Security issues are increasing in the global supply chain. To the longstanding concerns about financial fraud, customs clearance, trade barriers and port labor interruptions has been added identity theft and the specter of terrorist attack. The aftermath of 9/11 highlighted supply chain vulnerability as close as the Canadian and Mexican borders, let alone half a world away. It spawned a series of regulatory, political and governmental interventions adding to the complexity, timelines and documentation of supply lines.
So what does all this mean for the logistics of these global and local supply chains? The implications have been and will continue to be enormous. Supply chains have become longer, more diverse, often with more companies and tasks comprising them. Control points migrate outside the boundaries of the companies whose products flow through the systems. Third parties like Tier 1 auto suppliers and electronics assembly contractors interject control (and sometimes decision) points into the flow.
Logistics system performance continues to require the traditional perfect-order measure driven by customer requirements—on-time delivery, accurate quantity, top quality/no damage and current information on inventory location and quantities flowing through the network all at competitively affordable cost and billed accurately to the customer. What was once space-age technology, like satellite tracking systems, is part of the base expectation's ticket to enter the field today. What's new is the length and breadth of the supply network and the need to respond to (or anticipate) disruptions, opportunities and shifts more rapidly than ever before. Flexibility, security, communication and, especially, time are the added measures that define a perfect order.

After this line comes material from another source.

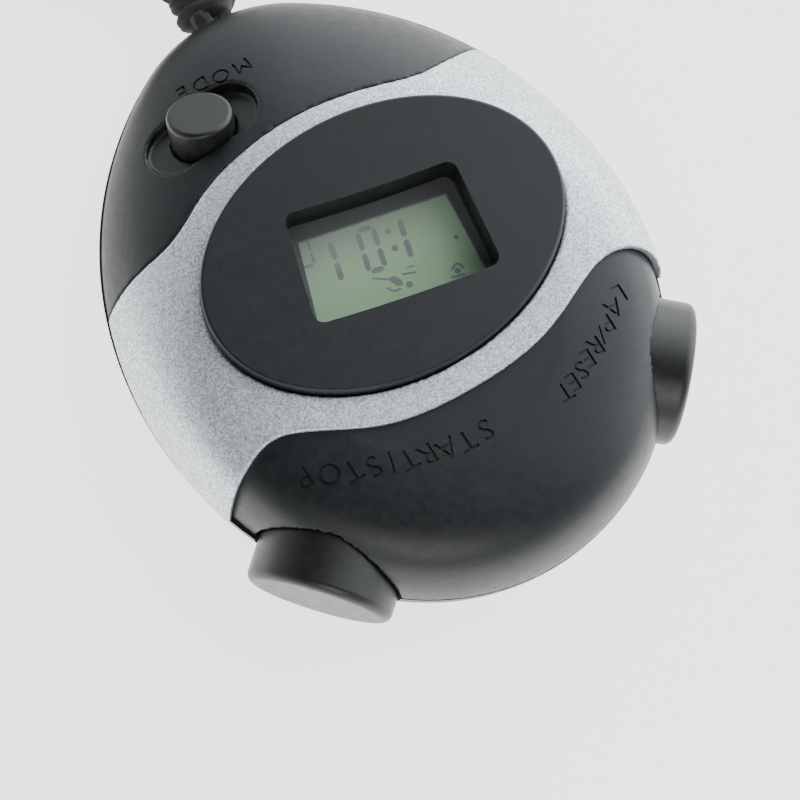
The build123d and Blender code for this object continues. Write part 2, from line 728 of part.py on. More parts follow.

Sounds like Mission Impossible, right? Twenty years ago maybe, but today it happens every day and when it doesn't, a competitive edge is lost. The same forces creating these demands are also sources of positive change with new tools and opportunities to exploit. Logistics professionals no longer just expedite and transport via trucks, trains and ships. Rather, they are keys to sourcing customer service and enabling the roll out of rapid innovation by maintaining a lean flow of goods and information throughout the system.
An array of electronic tools exists to streamline and confirm processes. The challenge however is making sense of, and affording, the alphabet soup of tools, providers and integration issues that serve to validate the old adage, "the devil is in the details."
The forces of globalization, information and security have also given rise to the growth of outsourcing. Third- and fourth-party logistics providers along with freight forwarders, customs brokers and logistics consultants, exist to provide translation for the often arcane and unique language of transportation, ocean ports, customs, regulatory clearance and transit insurance. Growing numbers of companies entrust their logistics flows to such experts to gain higher performance and precise execution. Interestingly, yet another group of companies transfers its logistics management along with its production lines to contract manufacturers, assemblers and original design manufacturers (ODM's) that own and run the plants across the world where brand name and private-label products or major subcomponent assemblies are produced.
The issue thus becomes the hollowing out of internal logistical expertise. If logistics is, essentially, sourcing customer service, in doing so, it becomes the operational and planning touch point with customers and suppliers. Therefore managing these outsourcing suppliers and 3PLs becomes an important task. The very specialization and complexity that drive logistics outsourcing also represents the knowledge necessary to manage the outsourcing supplier's operational flow and interface with your important customers and suppliers. The challenge for logistics professionals is to maintain the delicate balance between accessing in-depth, cost-effective, specialized expertise and retaining enough internal skill to manage these 3PL or ODM outsourcing relationships.
Understanding when change is necessary and staying close to customers and suppliers, despite having a third party actually doing the work, is not simple, while blind faith is not prudent. The longer these areas stay outside, the tougher the challenge is to maintain internal knowledge necessary to leverage external expertise. Management of third-party service providers is a growing challenge—abdication can lead to disintermediation from your customers and suppliers. Relationship and performance management have become an ever more important part of the logistics skill set.
The impact of globalization on logistics has been huge and is not about to stop. Recent events reinforce that change will continue. Stresses to international trade like the difficulties ratifying the European Union constitution, outsourcing backlash in the U.S., trade conflicts with China and growing port and air congestion, especially along the Pacific Rim, all promise further change. The longer, more complex, faster supply lines operating in uncertain environments today will continue to drive tomorrow's changes in logistics and the skills needed to manage it.